Face à ce phénomène, de nombreux pays réagissent, afin de protéger leur filière. Je pense notamment aux États-Unis et à la Russie, qui ont déjà mis en place des mesures de protection.

Pendant que la Chine importe nos bois, elle protège ses forêts et y investit pour l'avenir. Même si la labellisation Union européenne a porté ses fruits dans la forêt publique, ce n'est absolument pas suffisant à ce jour !

Monsieur le ministre, il est donc urgent d'agir. Si aucune mesure de régulation n'est prise, c'est toute la filière qui sera touchée. Que comptez-vous faire pour préserver et mieux valoriser nos ressources et, ainsi, mieux garantir l'approvisionnement de la filière ? Si rien n'est fait, des entreprises disparaîtront ! (Applaudissements sur les travées du groupe INDEP, ainsi que sur des travées des groupes UC et Les Républicains.)


Réponse du Ministère de l'agriculture et de l'alimentation publiée le 08/07/2021

Réponse apportée en séance publique le 07/07/2021

M. le président. La parole est à M. le ministre de l'agriculture et de l'alimentation.

M. Julien Denormandie, ministre de l'agriculture et de l'alimentation. Monsieur le sénateur Franck Menonville, je vous remercie de pointer du doigt ce sujet très compliqué, qui suscite une profonde inquiétude pour l'ensemble de l'activité forestière de notre pays.

Du fait de la tension sur les marchés des matières premières, nous voyons arriver des traders qui viennent spéculer sur les offres de vente de bois, particulièrement les grumes de chêne, mais aussi d'autres essences forestières. Ce faisant, ils captent la ressource forestière et empêchent les scieries de notre territoire de la transformer.

Ce sujet, que nous connaissons depuis longtemps, prend des proportions considérables et constitue une véritable source d'inquiétude.

Premièrement, nous avons réuni à plusieurs reprises la filière, pour mettre en place des dispositifs, tels que le label Union européenne. Toutefois, ce dernier ne concerne que le chêne et seulement dans les ventes publiques. L'Office national des forêts (ONF) est déjà engagé dans ce dispositif et plusieurs vendeurs privés y entrent aujourd'hui.

Deuxièmement, la contractualisation, qui doit être amplifiée, constitue un élément important. Si elle est nécessaire, elle ne sera pas suffisante à court terme, car elle prend du temps.

Troisièmement, il convient de porter le sujet au niveau européen, et je m'y emploie en tant que ministre de l'agriculture et de l'alimentation.
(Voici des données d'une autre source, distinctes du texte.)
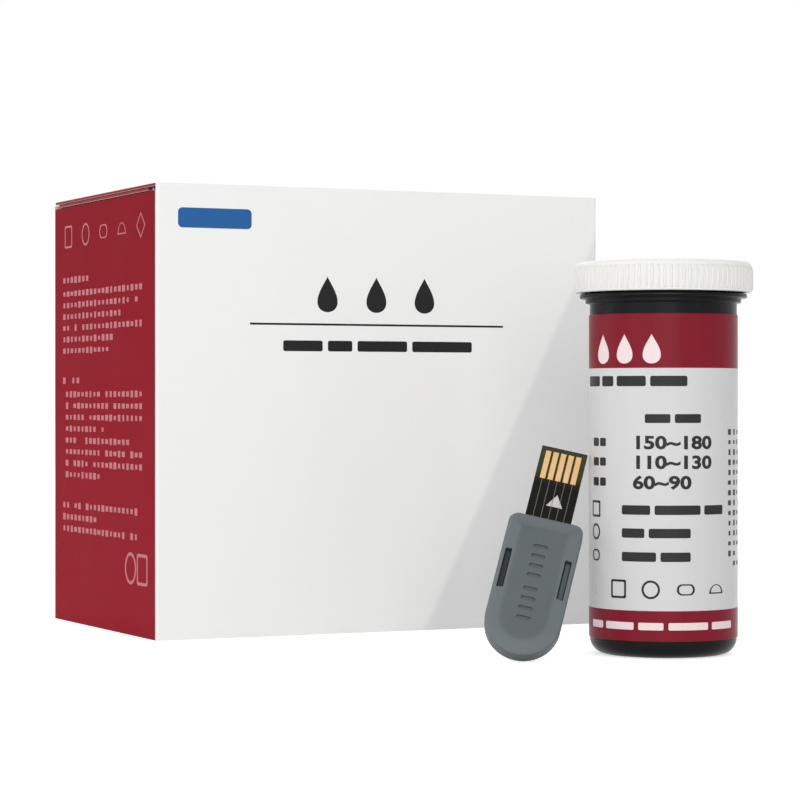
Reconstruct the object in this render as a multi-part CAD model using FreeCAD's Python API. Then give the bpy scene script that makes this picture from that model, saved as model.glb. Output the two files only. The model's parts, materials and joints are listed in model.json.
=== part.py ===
import FreeCAD, Part
import math
import os

# Haemoglobin test-strip kit: a folding carton, a capped vial of strips and the code card of the meter.
# Origin: centre of the carton's base. +Z up, the carton's front faces -Y. Millimetres.

V = FreeCAD.Vector

# Carton
carton_width = 110.0
carton_depth = 70.0
carton_height = 100.0
board = 0.6
crease_gap = 0.25
lid_front_gap = 0.3
lid_side_gap = 0.3
crease_rounding = 0.4
bottom_seam_gap = 0.3
bottom_seam_offset = 10.0
bottom_flap_taper = 12.0

# Tuck flap on the lid's front edge
tuck_length = 14.0
tuck_lean_deg = 12.0
tuck_side_gap = 1.2
tuck_corner_radius = 6.0

# Dust flaps on the side panels
dust_length = 30.0
dust_front_setback = 4.5
dust_rear_setback = 3.0
dust_taper = 0.65
dust_corner_radius = 3.0

# Glue flap inside the rear right corner
glue_flap_width = 12.0
glue_flap_end_gap = 12.0

# Folded leaflet standing behind the front panel
paper = 0.15
leaflet_width = 46.0
leaflet_height = 84.0
leaflet_layers = 6
leaflet_pitch = 0.5
leaflet_front_gap = 5.0

# Vial
vial_x = 30.0
vial_y = -107.0
tube_radius = 15.2
tube_wall = 1.3
tube_floor = 1.5
tube_base_rounding = 3.4
tube_foot_width = 2.6
tube_foot_recess = 0.4
bore_rounding = 1.0
label_thickness = 0.15
label_glue = 0.05
label_lift = 3.6
label_height = 66.5
label_seam = 0.8
bare_band = 2.4
collar_radius = 16.1
collar_height = 1.0
flange_radius = 17.3
flange_height = 0.9
neck_radius = 15.6
neck_height = 4.7
small_rounding = 0.3

# Cap
cap_radius = 18.35
cap_seat_gap = 0.3
cap_top_gap = 0.3
cap_plate = 1.6
cap_edge_rounding = 1.3
skirt_clearance = 0.4
plug_clearance = 0.25
plug_wall = 0.9
plug_length = 5.8
rib_count = 90
rib_height = 0.25
rib_width = 0.62
rib_top_margin = 1.1
rib_bottom_margin = 0.5

# Desiccant in the plug
disc_thickness = 0.4
disc_recess = 0.3
disc_clearance = 0.05

# Test strips
strip_count = 25
strip_width = 5.0
strip_thickness = 0.4
strip_pitch = 0.55
strip_headroom = 8.0
strip_wall_gap = 1.0
drawn_strip_gap = 0.3
pad_length = 5.0
pad_width = 4.0
pad_thickness = 0.1
pad_end_margin = 2.0

# Code card, in its own frame: x across, y along, z through its thickness
handle_width = 15.5
handle_length = 30.6
shoulder_radius = 2.0
back_shell_height = 2.2
front_shell_height = 2.8
latch_root = 1.1
shell_skin = 1.0
edge_break = 0.4
side_height = 1.5
bevel_margin = 3.3
pcb_width = 9.6
pcb_thickness = 1.0
pcb_lift = 0.8
pcb_exposed = 16.6
pcb_inside = 23.0
pcb_slot_clearance = 0.15
contact_count = 5
contact_pitch = 1.6
contact_width = 1.1
contact_length = 6.4
contact_inset = 1.0
contact_thickness = 0.05
latch_offset = 6.2
latch_window_width = 1.4
latch_window_length = 8.8
latch_from_shoulder = 8.5
latch_clearance = 0.25
latch_sink = 1.6
peg_radius = 0.8
peg_clearance = 0.1
peg_from_shoulder = 3.5
peg_spacing = 17.0
chip_length = 4.4
chip_width = 3.0
chip_height = 0.9
chip_from_shoulder = 8.0
lead_count = 4
lead_pitch = 0.65
lead_width = 0.25
lead_length = 1.0
lead_thickness = 0.2
capacitor_length = 1.6
capacitor_width = 0.8
capacitor_height = 0.6
capacitor_gap = 1.5

# How the card leans against the vial
card_turn_deg = 25.5
card_tilt_deg = 14.0
card_lean_deg = 27.0
card_vial_gap = 0.3

# Levels worked out from the sizes above
half_width = carton_width / 2
half_depth = carton_depth / 2
lid_underside = carton_height - board
lid_front = -half_depth + board + lid_front_gap
dust_top = lid_underside - crease_gap
side_top = dust_top - board - crease_gap
bottom_inside = 2 * board
bore_radius = tube_radius - tube_wall
label_inner = tube_radius + label_glue
label_radius = label_inner + label_thickness
collar_level = label_lift + label_height + bare_band
flange_level = collar_level + collar_height
neck_level = flange_level + flange_height
rim_level = neck_level + neck_height
cap_level = neck_level + cap_seat_gap
plate_level = rim_level + cap_top_gap
cap_top = plate_level + cap_plate
plug_level = plate_level - plug_length
plug_radius = bore_radius - plug_clearance
strip_length = plug_level - strip_headroom - tube_floor
handle_thickness = back_shell_height + front_shell_height
pcb_back = shell_skin + pcb_lift
pcb_front = pcb_back + pcb_thickness
pcb_tip = handle_length + pcb_exposed
ceiling = handle_thickness - shell_skin


def block(x0, y0, z0, x1, y1, z1):
    """A box between two corners."""
    return Part.makeBox(x1 - x0, y1 - y0, z1 - z0, V(x0, y0, z0))


def rounded_wire(points, place):
    """A closed outline through (u, v, radius) corners; place turns (u, v) into a vector."""
    count = len(points)
    arcs = []
    for i in range(count):
        u, v, radius = points[i]
        corner = V(u, v, 0)
        before = V(points[i - 1][0], points[i - 1][1], 0) - corner
        after = V(points[(i + 1) % count][0], points[(i + 1) % count][1], 0) - corner
        half_angle = before.getAngle(after) / 2
        before.normalize()
        after.normalize()
        reach = radius / math.tan(half_angle)
        middle = before + after
        middle.normalize()
        sag = radius / math.sin(half_angle) - radius
        arcs.append((corner + before * reach, corner + middle * sag, corner + after * reach, radius))
    edges = []
    for i in range(count):
        start, middle, end, radius = arcs[i]
        if radius > 0:
            edges.append(Part.Arc(place(start), place(middle), place(end)).toShape())
        following = arcs[(i + 1) % count][0]
        if (following - end).Length > 1e-6:
            edges.append(Part.LineSegment(place(end), place(following)).toShape())
    return Part.Wire(edges)


def plate_xy(points, z0, z1):
    """An outline in X and Y, raised from z0 to z1."""
    wire = rounded_wire(points, lambda p: V(p.x, p.y, z0))
    return Part.Face(wire).extrude(V(0, 0, z1 - z0))


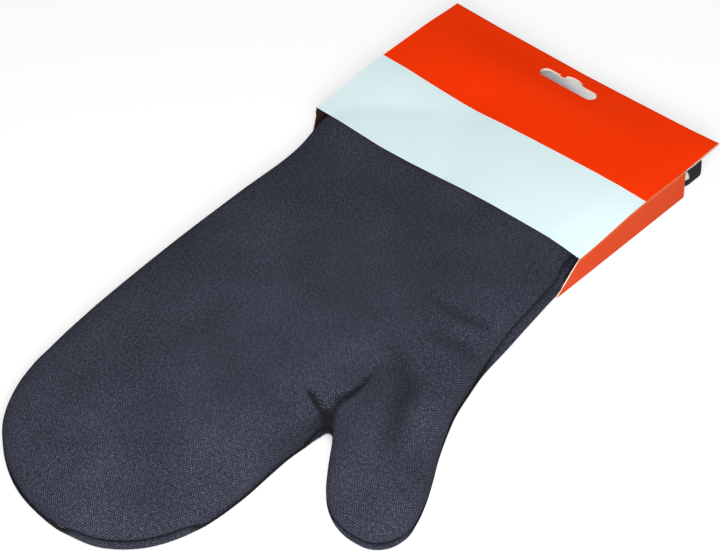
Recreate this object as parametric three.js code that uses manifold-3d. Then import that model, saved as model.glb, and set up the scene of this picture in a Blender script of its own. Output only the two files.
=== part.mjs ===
// Padded oven mitt lying palm up, with its cuff in a folded card sleeve.
// Millimetres. The origin is on the table, under the middle of the palm.
// +X points to the thumb, +Y to the cuff, +Z up.
// Each cloth layer is parted at the knuckles and at the thumb root, where the mitt folds.

import * as THREE from 'three';
import { mergeVertices } from 'three/addons/utils/BufferGeometryUtils.js';
import Module from 'manifold-3d';

const wasm = await Module();
wasm.setup();

// Outline of the mitt along its side seam
const cuffHalfWidth = 73.4;
const cuffReach = 173;
const fingerReach = 152.6;
const tipCentreReach = 90;
const thumbSpan = 120.2;
const thumbDrop = 79.8;

// Heights over the table and over the side seam
const seamHeight = 7.5;
const palmCrown = 12;
const tipCrown = 9;
const cuffCrown = 5.9;
const thumbCrown = 8.5;
const cuffLift = 0.85;

// Cloth layers, from outside in
const canvasThickness = 1;
const palmWadding = 3.8;
const tipWadding = 2.6;
const cuffWadding = 1.5;
const backWadding = 2.4;
const thumbWadding = 2.4;
const sideWadding = 3;
const liningThickness = 0.6;
const clothGap = 0.3;

// Lining rolled round the mouth of the cuff
const rimDepth = 2.4;
const rimRounding = 0.5;

// Flex lines: the knuckle line runs across, the thumb line from the crotch to the wrist
const knuckleReach = 52;
const crotchX = 62.5;
const crotchDrop = 44;
const thumbRootX = 83;
const thumbRootReach = 36;

// Hanging loop of tape, on edge in the side seam at the cuff's thumb side
const loopLength = 36;
const loopWidth = 10.6;
const loopTapeWidth = 8;
const loopTapeThickness = 1.4;
const loopHeight = 2;
const loopCornerRadius = 3;

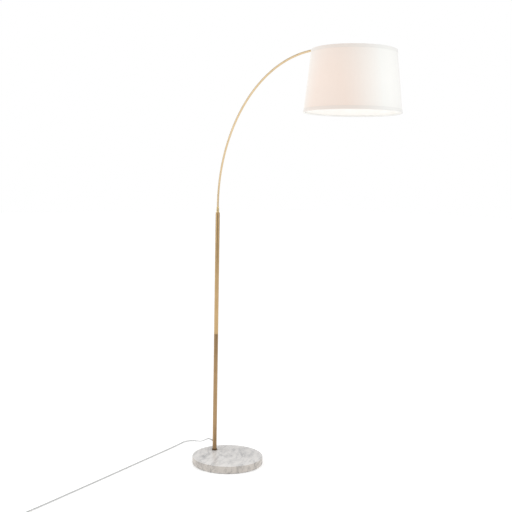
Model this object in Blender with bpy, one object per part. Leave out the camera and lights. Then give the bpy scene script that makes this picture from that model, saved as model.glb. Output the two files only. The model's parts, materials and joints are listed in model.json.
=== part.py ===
"""Arc floor lamp: stone base, two-piece brass pole, swivelling arc arm, tilting drum shade and mains cord.

Units are metres and +Z is up. The origin is where the pole's axis meets the floor, and the arm
reaches out along +X.
"""

from math import acos, atan2, cos, pi, radians, sin, sqrt, tau

import bmesh
import bpy
from mathutils import Matrix, Vector

# General clearances and roundness
GAP = 0.0003
BIG_ROUND = 60
TUBE_ROUND = 24
SMALL_ROUND = 16
HELPER_OVERLAP = 0.001
CUT_PAST = 0.01

# Base
PAD_RADIUS = 0.163
PAD_THICKNESS = 0.002
BASE_RADIUS = 0.168
BASE_THICKNESS = 0.034
BASE_EDGE_CHAMFER = 0.0022
BASE_OFFSET = 0.107
COUNTERBORE_DEPTH = 0.014
COUNTERBORE_RADIUS = 0.0185

# Base fastening
BOLT_RADIUS = 0.005
BOLT_HEAD_ACROSS_FLATS = 0.017
BOLT_HEAD_HEIGHT = 0.0064
BOLT_GRIP_IN_POLE = 0.026
WASHER_RADIUS = 0.016
WASHER_THICKNESS = 0.002
LOCK_WASHER_RADIUS = 0.0092
LOCK_WASHER_THICKNESS = 0.002

# Pole
POLE_RADIUS = 0.010
POLE_WALL = 0.0012
LOWER_POLE_LENGTH = 0.567
UPPER_POLE_LENGTH = 0.580
FOOT_RING_RADIUS = 0.0126
FOOT_RING_HEIGHT = 0.006
FOOT_RING_CHAMFER = 0.0008
FOOT_INSERT_LENGTH = 0.030
JOINT_GRIP = 0.022
JOINT_THREAD_LENGTH = 0.018
JOINT_STUD_WALL = 0.0022
CAP_HEIGHT = 0.007
CAP_PLUG_LENGTH = 0.018
CAP_TOP_CHAMFER = 0.0007

# Arm and its swivel
ARM_RADIUS = 0.0047
ARM_WALL = 0.0014
ARM_STUB = 0.030
ARM_BEND_RADIUS = 0.664
ARM_REACH = 0.895
ARM_BEND_STEPS = 28
ARM_SIDES = 12
FERRULE_LENGTH = 0.027
FERRULE_WALL = 0.0014
FERRULE_TAPER = 0.0007
BUSH_WALL = 0.0014
SPRING_WASHER_THICKNESS = 0.0012
SPRING_WASHER_IN_POLE = 0.0009
SWIVEL_NUT_THICKNESS = 0.005
SWIVEL_NUT_IN_POLE = 0.0008
SET_SCREW_RADIUS = 0.00125
SET_SCREW_HEIGHT = 0.007

# Knuckle at the arm's tip
KNUCKLE_RADIUS = 0.007
KNUCKLE_EAR = 0.0045
KNUCKLE_BARREL_WALL = 0.0019
KNUCKLE_BARREL_LENGTH = 0.010
KNUCKLE_BORE_FLOOR = 0.0015
KNUCKLE_SCREW_RADIUS = 0.002
KNUCKLE_SCREW_HEAD_RADIUS = 0.004
KNUCKLE_SCREW_HEAD_HEIGHT = 0.0022
KNUCKLE_NUT_ACROSS_FLATS = 0.007
KNUCKLE_NUT_HEIGHT = 0.0032
KNUCKLE_SCREW_PROUD = 0.001

# Nipple and lamp holder
NIPPLE_RADIUS = 0.005
NIPPLE_WALL = 0.0018
NIPPLE_GRIP = 0.009
NIPPLE_NUT_ACROSS_FLATS = 0.0145
NIPPLE_NUT_HEIGHT = 0.0035
HUB_RADIUS = 0.0135
HUB_THICKNESS = 0.002
HOLDER_RADIUS = 0.019
HOLDER_WALL = 0.001
HOLDER_CAP_HEIGHT = 0.016
HOLDER_CAP_TOP_RADIUS = 0.010
HOLDER_SHELL_HEIGHT = 0.038
CORE_SETBACK = 0.001
CORE_HEIGHT = 0.034
CORE_FLOOR = 0.006
CONTACT_RADIUS = 0.004
CONTACT_HEIGHT = 0.0015
SCREW_SHELL_WALL = 0.0006
SCREW_SHELL_HEIGHT = 0.022
BULB_CAP_RADIUS = 0.013
BULB_CAP_WALL = 0.0006
BULB_CAP_HEIGHT = 0.025
BULB_RADIUS = 0.030
BULB_LENGTH = 0.082
BULB_GLASS_WALL = 0.0011
BULB_NECK_RADIUS = 0.0145
BULB_NECK_GRIP = 0.008
BULB_SHOULDER_DROP = 0.002
BULB_END_STEPS = 5
SWITCH_ABOVE_CAP_EDGE = 0.0045
SWITCH_SHAFT_RADIUS = 0.003
SWITCH_SHAFT_SHOWING = 0.004
KNOB_RADIUS = 0.0062
KNOB_LENGTH = 0.014
KNOB_FACETS = 12

# Shade
SHADE_TOP_RADIUS = 0.169
SHADE_BOTTOM_RADIUS = 0.195
SHADE_HEIGHT = 0.245
FABRIC_THICKNESS = 0.0008
LINER_THICKNESS = 0.0005
HEM_THICKNESS = 0.0005
HEM_WIDTH = 0.014
RING_WIRE_RADIUS = 0.0015
RING_WIRE_SIDES = 6
RING_INSET_FROM_RIM = 0.003
SHADE_UNDER_ARM = 0.0174
SPIDER_ARM_ANGLES = (0, 120, 240)
SPIDER_FLAT = 0.030

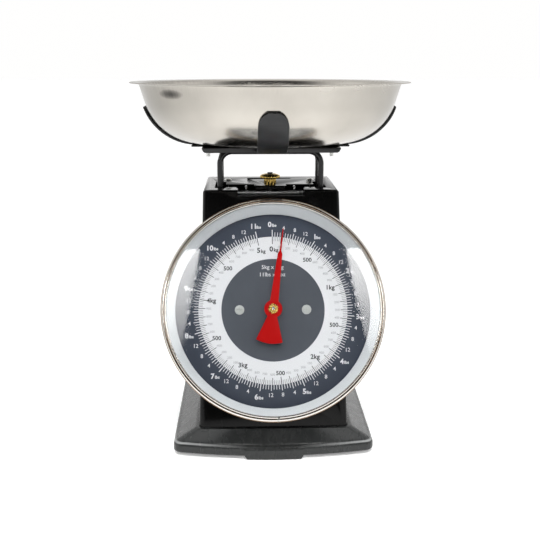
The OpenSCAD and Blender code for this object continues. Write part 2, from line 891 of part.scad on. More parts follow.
// Cross plate clipped to the front legs, with an arm that reaches forward to the rack
module rack_hanger() {
  plate_y = rod_r - bow_y;
  color([0.4, 0.4, 0.4])
  at_axis() difference() {
    union() {
      translate([-bow_x, plate_y, hanger_z - hanger_h / 2]) cube([2 * bow_x, 1.6, hanger_h]);
      both_sides() translate([bow_x, -bow_y, hanger_z - hanger_h / 2])
        cylinder(r = 3.7, h = hanger_h);
      intersection() {
        translate([hanger_x, dial_y, hanger_z - hanger_h / 2])
          cube([hanger_w, plate_y + 1 - dial_y, hanger_h]);
        translate([0, dial_y, dial_z]) rotate([90 - face_tilt, 0, 0])
          translate([-50, -100, rack_front - rack_t - 200]) cube([100, 200, 200]);
      }
    }
    both_sides() translate([bow_x, -bow_y, hanger_z - hanger_h])
      cylinder(r = rod_r, h = 2 * hanger_h);
    translate([0, dial_y, dial_z]) rotate([90 - face_tilt, 0, 0]) for (y = rack_hole_y) {
      translate([rack_x + rack_w / 2, y, rack_front - rack_t - 3]) cylinder(r = 0.8, h = 4);
    }
  }
}

strip_screw_x = 46;

module platform_tray() {
  color([0.04, 0.04, 0.04])
  at_axis() difference() {
    union() {
      translate([0, 0, platform_z - tray_t]) linear_extrude(tray_t) platform_plan();
      along_y(-platform_d / 2, -platform_d / 2 + tray_t) platform_flange();
      along_y(platform_d / 2 - tray_t, platform_d / 2) platform_flange();
    }
    // Notches that let the front and back claw strip out from under the tray
    translate([-claw_w / 2 - 0.4, -70, platform_z - tray_h - 1])
      cube([claw_w + 0.8, 140, tray_h - tray_t + 1]);
    for (x = [-strip_screw_x, strip_screw_x]) {
      translate([x, 0, platform_z - 10]) cylinder(r = 1.6, h = 20);
    }
  }
}

// Plan of the tray: a rectangle with a wing at each side
module platform_plan() {
  round_rect([-platform_w / 2, -platform_d / 2], [platform_w / 2, platform_d / 2], 0.4);
  round_rect([-wing_w / 2, -17], [wing_w / 2, 17], 1.2);
}

// Front view of the tray's folded front or back edge, its lower corners rounded
module platform_flange() {
  half = platform_w / 2 - 0.4;
  intersection() {
    round_rect([-half, platform_z - tray_h], [half, platform_z + 10], 2.6);
    translate([-half, platform_z - tray_h]) square([2 * half, tray_h]);
  }
}

// Bowl: flat bottom, round shoulder, drafted wall and a thin rim turned outward
bowl_t = 0.7;
bowl_bottom = platform_z + strip_t + 0.1;
bowl_flat = 53.7;
shoulder_r = 39.2;
shoulder_turn = 72.6;
wall_top_r = rim_r - 7;

// Outline of the bowl's sheet, with the outside at d = 0 and the inside at d = bowl_t
function bowl_curve(d, a0, a1) =
  arc(bowl_flat, bowl_bottom + shoulder_r, shoulder_r - d, a0 - 90, a1 - 90, 12);

module bowl() {
  color([0.8, 0.79, 0.77])
  at_axis() rotate_extrude($fn = 160)
    polygon(concat(
      [[0, bowl_bottom]],
      bowl_curve(0, 0, shoulder_turn),
      [[wall_top_r, rim_z - 1.9], [rim_r - 0.6, rim_z - 1], [rim_r, rim_z - 0.6]],
      [[rim_r, rim_z - 0.2], [rim_r - 0.3, rim_z], [wall_top_r - 0.2, rim_z - 0.9]],
      [[wall_top_r - 1, rim_z - 2]],
      bowl_curve(bowl_t, shoulder_turn, 0),
      [[0, bowl_bottom + bowl_t]]
    ));
}

// Claws: each strip leaves the platform, follows the bowl's shoulder at a small gap and ends
// in a straight tip that stands away from the wall
claw_gap = 0.4;
claw_turn = 60;
claw_tip = 7.3;

function claw_end(d) = [
  bowl_flat + (shoulder_r + d) * sin(claw_turn) + claw_tip * cos(claw_turn),
  bowl_bottom + shoulder_r - (shoulder_r + d) * cos(claw_turn) + claw_tip * sin(claw_turn)
];

// One claw of a strip whose underside lies at z_flat and leaves the flat at radius r_flat
module claw_profile(z_flat, r_flat, a_start) {
  polygon(concat(
    [[0, z_flat], [r_flat, z_flat]],
    bowl_curve(-claw_gap - strip_t, a_start, claw_turn),
    [claw_end(claw_gap + strip_t), claw_end(claw_gap)],
    bowl_curve(-claw_gap, claw_turn, a_start),
    [[r_flat - 0.3, z_flat + strip_t], [0, z_flat + strip_t]]
  ));
}

module strip(z_flat, r_flat, a_start) {
  tip_z = claw_end(claw_gap)[1];
  intersection() {
    both_sides() along_y(-claw_w / 2, claw_w / 2) claw_profile(z_flat, r_flat, a_start);
    // Rounded tips, seen along the strip
    along_x(300) {
      translate([0, tip_z - claw_w / 2]) circle(claw_w / 2);
      translate([-claw_w / 2, z_flat - 5]) square([claw_w, tip_z - claw_w / 2 - z_flat + 5]);
    }
  }
}

module side_strip() {
  color([0.05, 0.05, 0.05])
  at_axis() difference() {
    strip(platform_z, bowl_flat, 7);
    for (x = [-strip_screw_x, strip_screw_x]) {
      translate([x, 0, platform_z - 5]) cylinder(r = 1.6, h = 10);
    }
  }
}

module front_back_strip() {
  color([0.07, 0.07, 0.07])
  at_axis() rotate(90) strip(platform_z - tray_t - strip_t, 51, 19);
}

module strip_screws() {
  color([0.8, 0.8, 0.8])
  at_axis() for (x = [-strip_screw_x, strip_screw_x]) {
    translate([x, 0, platform_z + strip_t - 0.9]) mirror([0, 0, 1]) cylinder(r = 1.5, h = 10.5);
  }
}

module strip_nuts() {
  color([0.7, 0.7, 0.7])
  at_axis() for (x = [-strip_screw_x, strip_screw_x]) {
    translate([x, 0, platform_z - tray_t - 2.2]) hex_nut(2.9, 2.2, 1.55);
  }
}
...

Vous l'avez dit, d'autres puissances forestières ont pris des mesures.

Quatrièmement, il est nécessaire de mettre en place des certificats de qualification – le Sénat a récemment adopté une telle mesure –, pour que seules les personnes bénéficiant de ces certificats puissent répondre aux appels d'offres. Souvenez-vous de la loi Macron dans le BTP ! (M. Stéphane Piednoir ironise.) C'est exactement la même logique que vous avez adoptée, mesdames, messieurs les sénateurs, sur ce sujet.

Il nous faudra peut-être aller encore plus loin. Je pense notamment à d'éventuelles mesures fiscales, dont nous débattrons. Quoi qu'il en soit, soyez-en sûr, monsieur le sénateur, il s'agit d'un vrai sujet de préoccupation, que nous prenons à bras-le-corps avec les acteurs de la filière. Notre bois français doit bénéficier à notre forêt française. (Applaudissements sur les travées des groupes RDPI et INDEP.)